Using the Code: Malware Disruption
Rogue Services advertised its web hosting services as “cheap, guaranteed uptime, no matter what.” While some of Rogue’s clients were independent web-based retailers, the majority were focused on malware and spam. Several botnets used Rogue’s reliability guarantees to protect their command-and-control servers from take-down attempts. Spam and other fraudulent services leveraged Rogue for continuous delivery. Corrupted advertisements often linked to code hosted on Rogue to exploit browser vulnerabilities to infect machines with ransomware.
Despite repeated requests from major ISPs and international organizations, Rogue refused to intervene with these services, citing their “no matter what” pledge to their customers. Furthermore, international pressure from other governments failed to induce national-level intervention, as Rogue was based in a country whose laws did not adequately proscribe such hosting activities.
Ultimately, Rogue was forcibly taken offline through a coordinated effort from multiple security vendors working with several government organizations. This effort consisted of a targeted worm that spread through Rogue’s network. This denial-of-service attack successfully took Rogue’s machines offline, destroying much of the data stored with the ISP in the process. All of Rogue’s clients were affected. No other ISPs reported any impact from the worm, as it included mechanisms to limit its spread. As a result of this action, spam and botnet traffic immediately dropped significantly. In addition, new infections of several forms of ransomware ceased.
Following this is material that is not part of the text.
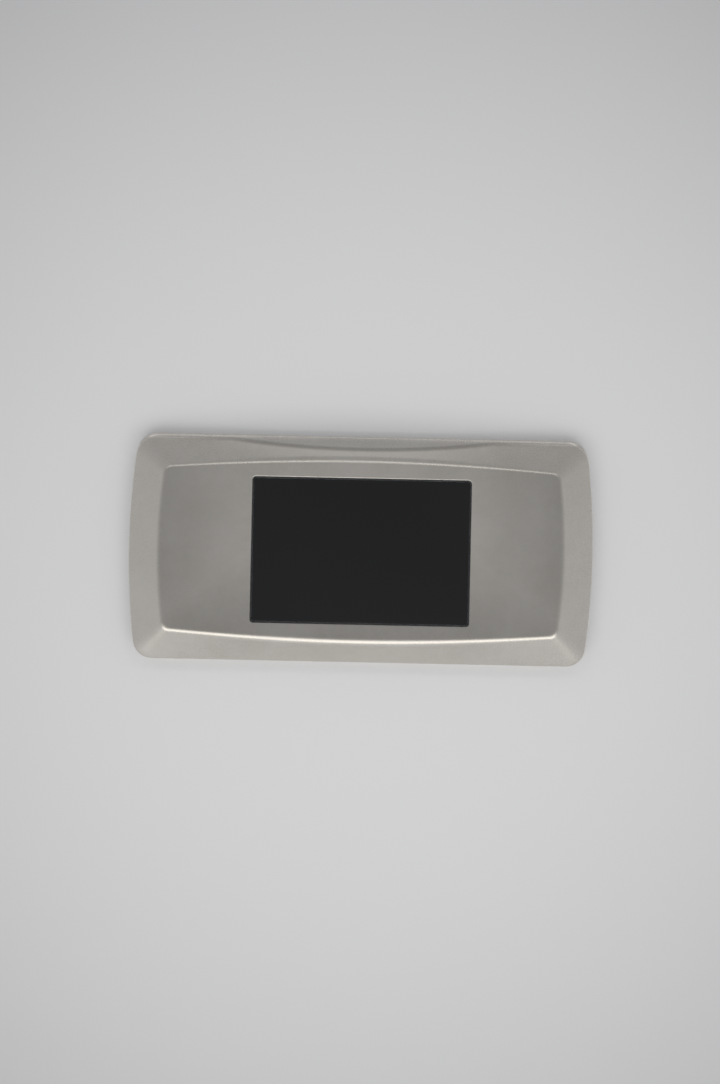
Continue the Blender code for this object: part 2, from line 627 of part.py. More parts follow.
def controller_board():
    """Board on four standoffs, held by a screw at each."""
    points = outline(BOARD_X / 2, BOARD_Y / 2, corner=BOARD_CORNER, centre=BOARD_CENTRE)
    board = add_piece("controller_board", plate(points, BOARD_Z, BOARD_TOP_Z), BOARD_GREEN)
    drill(board, "board_holes", board_fixings(), BOARD_HOLE_R, BOARD_Z, BOARD_TOP_Z)
    height = UNDER_BOARD_Z - PLATE_TOP_Z - GAP
    standoff = pillar_body(STANDOFF_FLATS, height, STANDOFF_BORE_R, STANDOFF_BORE_DEPTH)
    bmesh.ops.rotate(standoff, verts=standoff.verts, cent=(0, 0, 0), matrix=Matrix.Rotation(math.pi, 3, "X"))
    repeat("board_standoff", standoff, ZINC, [(x, y, UNDER_BOARD_Z) for x, y in board_fixings()])
    screw = pan_screw(*BOARD_SCREW, head_up=True)
    repeat("board_screw", screw, ZINC, [(x, y, BOARD_TOP_Z + GAP) for x, y in board_fixings()])


def eased_rectangle(size_x, size_y):
    """Rectangle about the local origin with its corners cut off, anticlockwise."""
    x, y = size_x / 2, size_y / 2
    in_x, in_y = x - PORT_EASE, y - PORT_EASE
    points = [(x, -in_y), (x, in_y), (in_x, y), (-in_x, y), (-x, in_y), (-x, -in_y), (-in_x, -y), (in_x, -y)]
    return [Vector(p) for p in points]


def socket_block(size, mouth, height, depth):
    """Port body hanging below the local origin, with a rectangular mouth in its lower face."""
    outer, inner = eased_rectangle(*size), eased_rectangle(*mouth)
    return loft([at_height(outer, 0.0), at_height(outer, -height), at_height(inner, -height),
                 at_height(inner, depth - height)], "capped")


def ports():
    """Ports on the underside of the board, with their mouths in the bay of the back plate."""
    # name, outside, mouth, depth of the mouth, X of the middle, material
    pieces = [("power_inlet", (0.0200, 0.0120), (0.0172, 0.0086), 0.0080, -0.049, GREEN_PLASTIC),
              ("ethernet_jack", (0.0160, 0.0160), (0.0118, 0.0086), 0.0095, -0.0275, ZINC),
              ("usb_port", (0.0145, 0.0072), (0.0125, 0.0052), 0.0095, -0.0085, ZINC),
              ("serial_port", (0.0150, 0.0110), (0.0122, 0.0076), 0.0070, 0.0100, BLACK_PLASTIC)]
    height = UNDER_BOARD_Z - PORT_Z
    for name, size, mouth, depth, x, spec in pieces:
        add_piece(name, socket_block(size, mouth, height, depth), spec, (x, PORT_Y, UNDER_BOARD_Z))


def memory_card_and_socket():
    """Card socket under the board, its mouth facing the bay, and the card that slides out of it."""
    card = Vector((0.0240, 0.0320, 0.0021))
    wall = 0.0006
    socket_x, socket_y0, socket_y1 = 0.0345, -0.0365, -0.0070
    size = (card.x + 2 * wall + 2 * GAP, socket_y1 - socket_y0, card.z + 2 * wall + 2 * GAP)
    centre = Vector((socket_x, (socket_y0 + socket_y1) / 2, UNDER_BOARD_Z - size[2] / 2))
    socket = add_piece("card_socket", box(size), ZINC, centre)
    mouth_y0, mouth_y1 = socket_y0 - OVERCUT, socket_y1 - wall
    slot = box((card.x + 2 * GAP, mouth_y1 - mouth_y0, card.z + 2 * GAP),
               (centre.x, (mouth_y0 + mouth_y1) / 2, centre.z))
    cut(socket, "card_slot", slot)
    half_x, half_y, clipped = card.x / 2, card.y / 2, 0.004
    points = [(-half_x, -half_y), (half_x, -half_y), (half_x, half_y - clipped), (half_x - clipped, half_y),
              (-half_x, half_y)]
    add_piece("memory_card", plate([Vector(p) for p in points], -card.z / 2, card.z / 2), BLACK_PLASTIC,
              (centre.x, mouth_y1 - GAP - half_y, centre.z))


def reset_switch():
    """Tactile reset switch: square body with a well, and the sprung plunger in it."""
    x, y = 0.0575, -0.0620
    body_side, body_h, well_r, well_depth = 0.0062, 0.0040, 0.0021, 0.0024
    body = add_piece("reset_switch", box((body_side, body_side, body_h), bevel=0.0002), BLACK_PLASTIC,
                     (x, y, UNDER_BOARD_Z - body_h / 2))
    lower = UNDER_BOARD_Z - body_h
    cut(body, "reset_well", cylinder(well_r, lower - OVERCUT, lower + well_depth, x, y))
    reach_in, reach_out, radius = 0.0014, 0.0034, 0.0017
    plunger = turned([(0.0, -reach_out), (radius * 0.8, -reach_out), (radius, -reach_out + radius * 0.2),
                      (radius, reach_in), (0.0, reach_in)])
    add_piece("reset_button", plunger, WHITE_PLASTIC, (x, y, lower))


def mode_switch():
    """Two-way slide switch for bus termination and boot mode, with two levers in slots."""
    x, y = 0.0575, -0.0475
    body_x, body_y, body_h = 0.0074, 0.0062, 0.0045
    pitch, travel, slot_h = 0.0030, 0.0015, 0.0028
    lever = Vector((0.0012, 0.0014, 0.0020))
    lower = UNDER_BOARD_Z - body_h
    body = add_piece("mode_switch", box((body_x, body_y, body_h), bevel=0.0002), BLACK_PLASTIC,
                     (x, y, UNDER_BOARD_Z - body_h / 2))
    slot = (lever.x + 2 * GAP, lever.y + travel + 2 * GAP, slot_h)
    columns = [x + side * pitch / 2 for side in (-1, 1)]
    cut(body, "mode_slots", joined([box(slot, (column, y, lower)) for column in columns]))
    places = [(column, y - travel / 2, lower) for column in columns]
    repeat("mode_lever", box(lever, bevel=0.0001), WHITE_PLASTIC, places)


def board_parts():
    """Processor with its heat block to the back plate, clock battery, buzzer and film connector."""
    chip_x, chip_y, chip_side, chip_h = -0.008, -0.010, 0.0170, 0.0014
    add_piece("processor", box((chip_side, chip_side, chip_h), bevel=0.0002), BLACK_PLASTIC,
              (chip_x, chip_y, UNDER_BOARD_Z - chip_h / 2))
    block_side, block_foot = 0.0280, PLATE_TOP_Z + GAP
    block_h = UNDER_BOARD_Z - chip_h - GAP - block_foot
    add_piece("heat_block", box((block_side, block_side, block_h), bevel=0.0006), ALUMINIUM,
              (chip_x, chip_y, block_foot + block_h / 2))

    round_sides = 24
    holder_h, rim = 0.0046, 0.0011
    cell_r, cell_h, cell_step = 0.0100, 0.0032, 0.0005
    well_r, floor = cell_r + GAP, 0.0010
    cup = turned([(0.0, 0.0), (well_r + rim, 0.0), (well_r + rim, -holder_h), (well_r, -holder_h),
                  (well_r, -floor), (0.0, -floor)], round_sides)
    battery_place = (-0.045, -0.010, UNDER_BOARD_Z)
    add_piece("battery_holder", cup, BLACK_PLASTIC, battery_place)
    cell_top = -floor - GAP
    cell = turned([(0.0, cell_top), (cell_r * 0.9, cell_top), (cell_r, cell_top - cell_step),
                   (cell_r, cell_top - cell_h), (0.0, cell_top - cell_h)], round_sides)
    add_piece("clock_battery", cell, ZINC, battery_place)

    buzzer_r, buzzer_h, buzzer_ease = 0.0060, 0.0070, 0.0004
    sound_r, sound_depth = 0.0010, 0.0020
    buzzer = turned([(0.0, 0.0), (buzzer_r, 0.0), (buzzer_r, buzzer_ease - buzzer_h),
                     (buzzer_r - buzzer_ease, -buzzer_h), (sound_r, -buzzer_h),
                     (sound_r, sound_depth - buzzer_h), (0.0, sound_depth - buzzer_h)])
    add_piece("buzzer", buzzer, BLACK_PLASTIC, (0.060, -0.018, UNDER_BOARD_Z))

    connector_x, connector_y, connector_h, place_y = 0.0340, 0.0050, 0.0018, 0.0140
    add_piece("film_connector", box((connector_x, connector_y, connector_h), bevel=0.0002), WHITE_PLASTIC,
              (0.0, place_y, BOARD_TOP_Z + GAP + connector_h / 2))


def display_film():
    """Flexible circuit from the display module's top side, round its edge to the board."""
    half_width, thickness, steps = 0.0150, 0.0003, 8
    level_out, level_in = 0.0238, BOARD_TOP_Z + 0.0012
    start_y, end_y = COVER_Y + MODULE_Y / 2 + GAP, 0.0168
    turn_r = (level_out - level_in) / 2
    turn_y = start_y + 0.0035
    middle = [Vector((start_y, level_out)), Vector((turn_y, level_out))]
    for k in range(1, steps):
        angle = math.pi / 2 - math.pi * k / steps
        middle.append(Vector((turn_y + turn_r * math.cos(angle), level_in + turn_r + turn_r * math.sin(angle))))
    middle += [Vector((turn_y, level_in)), Vector((end_y, level_in))]
    outer, inner = [], []
    for k, point in enumerate(middle):
        before, after = middle[max(k - 1, 0)], middle[min(k + 1, len(middle) - 1)]
        along = (after - before).normalized()
        side = Vector((-along.y, along.x)) * thickness / 2
        outer.append(point + side)
        inner.append(point - side)
    section = outer + inner[::-1]
    edges = [[(x, p.x, p.y) for p in section] for x in (-half_width, half_width)]
    add_piece("display_film", loft(edges, "capped"), AMBER_FILM)


def main():
    clear_scene()
    front_cover()
    rear_tray()
    edge_seal()
    display_stack()
    module_brackets()
    fasteners()
    controller_board()
    ports()
    memory_card_and_socket()
    reset_switch()
    mode_switch()
    board_parts()
    display_film()


main()
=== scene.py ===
"""Looks of the operator touch panel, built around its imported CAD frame.

The panel lies on its back on a pale table, as a satin stainless cover with a black glass window, and
the camera looks straight down at it. Lengths are in metres, in the frame's own axes: +Z points out of
the front face and +Y to the panel's top edge.
"""

import cmath
import math

import bmesh
import bpy
from mathutils import Matrix, Vector


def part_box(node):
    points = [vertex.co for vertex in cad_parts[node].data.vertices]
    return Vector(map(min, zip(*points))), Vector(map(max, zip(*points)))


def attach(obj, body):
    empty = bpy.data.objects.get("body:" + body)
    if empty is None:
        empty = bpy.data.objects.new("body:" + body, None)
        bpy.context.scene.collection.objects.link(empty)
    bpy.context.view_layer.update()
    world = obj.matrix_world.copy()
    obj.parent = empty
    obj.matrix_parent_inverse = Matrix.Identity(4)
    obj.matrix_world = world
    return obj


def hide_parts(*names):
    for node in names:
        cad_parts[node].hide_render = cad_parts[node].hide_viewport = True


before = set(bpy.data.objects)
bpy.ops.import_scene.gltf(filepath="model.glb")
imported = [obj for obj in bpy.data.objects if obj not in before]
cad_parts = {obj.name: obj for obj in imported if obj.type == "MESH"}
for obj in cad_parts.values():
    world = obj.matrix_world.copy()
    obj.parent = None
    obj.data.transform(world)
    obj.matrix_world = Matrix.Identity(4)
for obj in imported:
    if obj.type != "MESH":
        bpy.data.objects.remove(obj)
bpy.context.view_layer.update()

# ---- Sizes, from the frame where it holds them ------------------------------------------------
MM = 0.001
cover_low, cover_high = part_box("front_cover")
tray_low, tray_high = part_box("rear_tray")
seal_low, seal_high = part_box("window_seal")
glass_low, glass_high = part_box("touch_glass")

GAP = 0.3 * MM
WIDTH = cover_high.x - cover_low.x
COVER_HEIGHT = cover_high.y - cover_low.y
COVER_Y = (cover_high.y + cover_low.y) / 2
COVER_TOP_EDGE = cover_high.y
PLATEAU_Z = cover_high.z
SKIRT_Z = cover_low.z
TRAY_HEIGHT = tray_high.y - tray_low.y
WINDOW_X = seal_high.x - seal_low.x + 2 * GAP
WINDOW_Y = seal_high.y - seal_low.y + 2 * GAP
WINDOW_JOINT = (WINDOW_X - glass_high.x + glass_low.x) / 2

# ---- Shape of the pressed cover ---------------------------------------------------------------
SHEET = 1.2 * MM
SIDE_BOW = 583 * MM                          # radius of the bowed left and right sides
STRAIGHT = 1000.0                            # radius of a side that is as good as straight
OUTER_CORNER = 14.5 * MM
FLAT_HALF_X, FLAT_HALF_Y = 147.6 * MM, 64.2 * MM
FLAT_BOW_X, FLAT_BOW_Y = 520 * MM, 1850 * MM  # radii of the flat's sides
FLAT_CORNER = 6 * MM
PLATEAU_EDGE_R = 9 * MM
FOOT_R = 3 * MM
FOOT_BEND_Z = SKIRT_Z + 1.0 * MM             # where the wall has turned upright
ARCH_HALF, ARCH_DEPTH = 98 * MM, 6.7 * MM
WINDOW_CORNER = 2.8 * MM
WINDOW_EDGE_R = 0.5 * MM
CUT_EDGE_R = 0.25 * MM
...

Rogue’s actions include violations of several principles of the Code. By allowing for the hosting of malicious software, Rogue facilitated the harm caused by their clients, violating both Principles 1.1 and 1.2. Additionally, Rogue was complicit in violating Principle 2.8, as the ISP was aware that their machines were hosting code that caused infections that were clearly not authorized. Finally, Rogue failed to consider the public good, violating Principle 3.1.
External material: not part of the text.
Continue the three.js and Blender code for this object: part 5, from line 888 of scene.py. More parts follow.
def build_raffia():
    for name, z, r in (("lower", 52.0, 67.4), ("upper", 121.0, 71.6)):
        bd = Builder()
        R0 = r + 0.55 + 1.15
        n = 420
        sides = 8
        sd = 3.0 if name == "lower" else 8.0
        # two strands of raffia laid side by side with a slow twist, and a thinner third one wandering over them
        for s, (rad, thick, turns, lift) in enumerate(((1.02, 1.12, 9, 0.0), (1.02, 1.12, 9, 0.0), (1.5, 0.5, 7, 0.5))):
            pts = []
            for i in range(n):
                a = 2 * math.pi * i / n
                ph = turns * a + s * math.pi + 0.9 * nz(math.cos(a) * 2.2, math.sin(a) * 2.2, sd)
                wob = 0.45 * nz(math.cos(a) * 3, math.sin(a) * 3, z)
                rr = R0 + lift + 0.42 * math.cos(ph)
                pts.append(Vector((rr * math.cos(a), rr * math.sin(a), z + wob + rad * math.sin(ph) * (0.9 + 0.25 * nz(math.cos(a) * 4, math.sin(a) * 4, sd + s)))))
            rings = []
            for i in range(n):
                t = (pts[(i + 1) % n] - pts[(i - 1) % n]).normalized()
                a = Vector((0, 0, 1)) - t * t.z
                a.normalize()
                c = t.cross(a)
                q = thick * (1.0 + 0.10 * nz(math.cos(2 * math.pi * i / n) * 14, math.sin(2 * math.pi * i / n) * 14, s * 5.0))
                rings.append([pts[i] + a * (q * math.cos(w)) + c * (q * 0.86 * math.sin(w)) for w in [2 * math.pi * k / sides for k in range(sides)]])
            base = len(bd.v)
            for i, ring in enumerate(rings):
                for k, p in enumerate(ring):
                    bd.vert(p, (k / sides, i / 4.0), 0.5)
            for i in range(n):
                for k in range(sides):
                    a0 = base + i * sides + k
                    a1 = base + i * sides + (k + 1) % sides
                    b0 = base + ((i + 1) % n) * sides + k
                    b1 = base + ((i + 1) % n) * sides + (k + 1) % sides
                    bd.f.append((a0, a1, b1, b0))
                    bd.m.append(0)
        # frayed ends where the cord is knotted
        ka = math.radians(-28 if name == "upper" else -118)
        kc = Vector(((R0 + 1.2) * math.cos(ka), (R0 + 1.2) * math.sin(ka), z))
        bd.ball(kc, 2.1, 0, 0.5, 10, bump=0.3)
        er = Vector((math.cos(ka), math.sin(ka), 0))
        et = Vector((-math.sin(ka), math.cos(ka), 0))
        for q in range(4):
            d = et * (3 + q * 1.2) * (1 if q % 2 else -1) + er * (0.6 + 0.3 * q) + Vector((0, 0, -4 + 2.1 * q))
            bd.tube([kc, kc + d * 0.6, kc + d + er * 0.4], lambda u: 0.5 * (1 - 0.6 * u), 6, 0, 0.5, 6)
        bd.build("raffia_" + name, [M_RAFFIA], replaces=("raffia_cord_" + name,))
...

From the perspective of the worm authors, this case highlights a key nuance of Principle 1.2. Given that the worm was designed with the specific intent of causing harm to Rogue’s systems, the authors were obligated to ensure the harm was ethically justified. The worm aimed to shut down web services that were clearly harmful and malicious in nature, the intent of the worm is consistent with the moral obligations identified in Principle 1.1. Additionally, the worm included mechanisms to limit itself solely to Rogue’s systems, thus demonstrating an attempt to minimize unintended harm. Rogue’s retailer clients could rightfully object to the deletion of their data, so a better solution would have included additional precautions to avoid this unintentional harm.
The worm also highlights the guidance in Principle 2.8. The worm clearly accessed Rogue’s systems in ways that were not authorized, destroying data in the process. However, the goal of targeting malicious software demonstrates a compelling belief that the service disruption was consistent with the public good.
These cases studies are designed for educational purposes to illustrate how to apply the Code to analyze complex situations. All names, businesses, places, events, and incidents are fictitious and are not intended to refer to actual entities.